No início, alguns podem aderir por influência da liderança; outros, por afeto ao grupo; e alguns poucos, por compreenderem, por meio da Reflexão Crítica, as vantagens da nova prática. Após alguma vivência, a crença na efetividade se instala coletivamente.


É necessário, então, legitimar a nova crença, o que pode ser feito com um workshop para discuti-la com a equipe, buscando validação, melhorias e até resolução de divergências, normalmente simbólicas. Nesse momento, o grupo passa a ser corresponsável por ela, que até então vinha sendo impulsionada pela liderança, cumprindo-se o quarto passo do processo de transformação cultural.


A partir daí, é essencial tornar o grupo um arauto da nova crença, criando oportunidades para que seus membros a difundam, cada um à sua maneira, mas corroborando a mesma narrativa. Incentivar participações em conversas, eventos, produção de textos, entre outros, pode ser uma forma eficaz de alcançar esse objetivo. A narrativa relativa à nova crença ou ao novo valor deve ser amplamente difundida no grupo, consolidando-o como traço cultural. Após esse quinto passo, a transformação está madura para ser consolidada sistematicamente na organização. O que antes eram planos e experimentos se transforma em padrões que podem ser aprendidos objetivamente por novos membros e reforçados pelas narrativas já incorporadas à cultura do grupo.

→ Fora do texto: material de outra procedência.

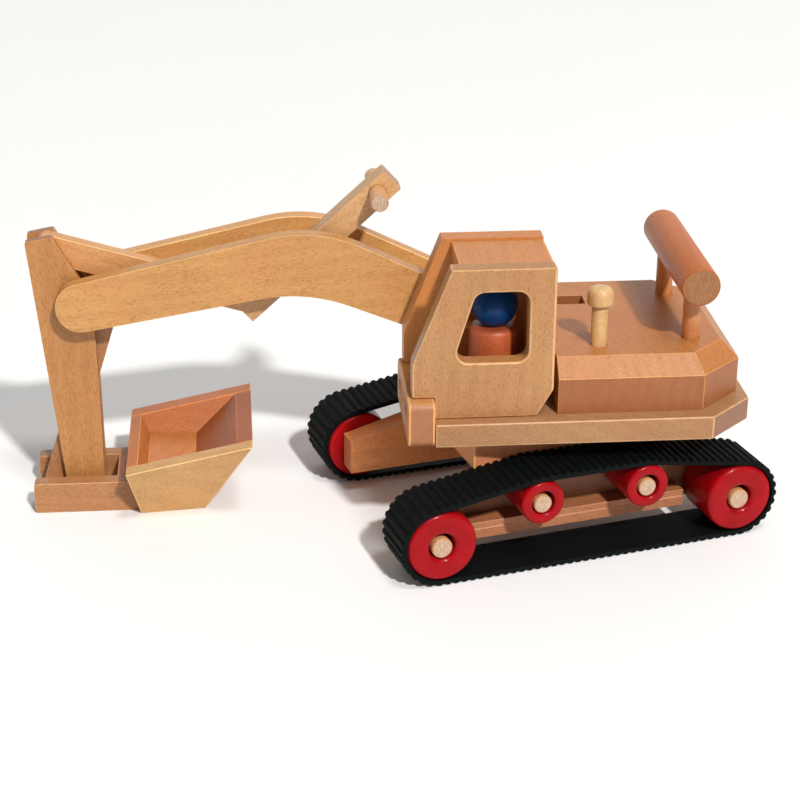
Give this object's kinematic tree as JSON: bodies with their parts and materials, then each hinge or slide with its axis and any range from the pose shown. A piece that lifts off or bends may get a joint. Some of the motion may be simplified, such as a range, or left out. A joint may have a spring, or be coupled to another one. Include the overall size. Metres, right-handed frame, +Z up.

É importante realizar os primeiros passos com consciência do ciclo completo, sabendo que, eventualmente, será preciso sensibilizar membro a membro. A dificuldade não reside apenas na prática, mas, sobretudo, nas convicções e crenças individuais. É aí que a cultura fixa seus fundamentos. Cada pessoa e cada crença demandam abordagens específicas, e há muito a ser feito para criar uma cultura na qual a colaboração seja uma prática regular.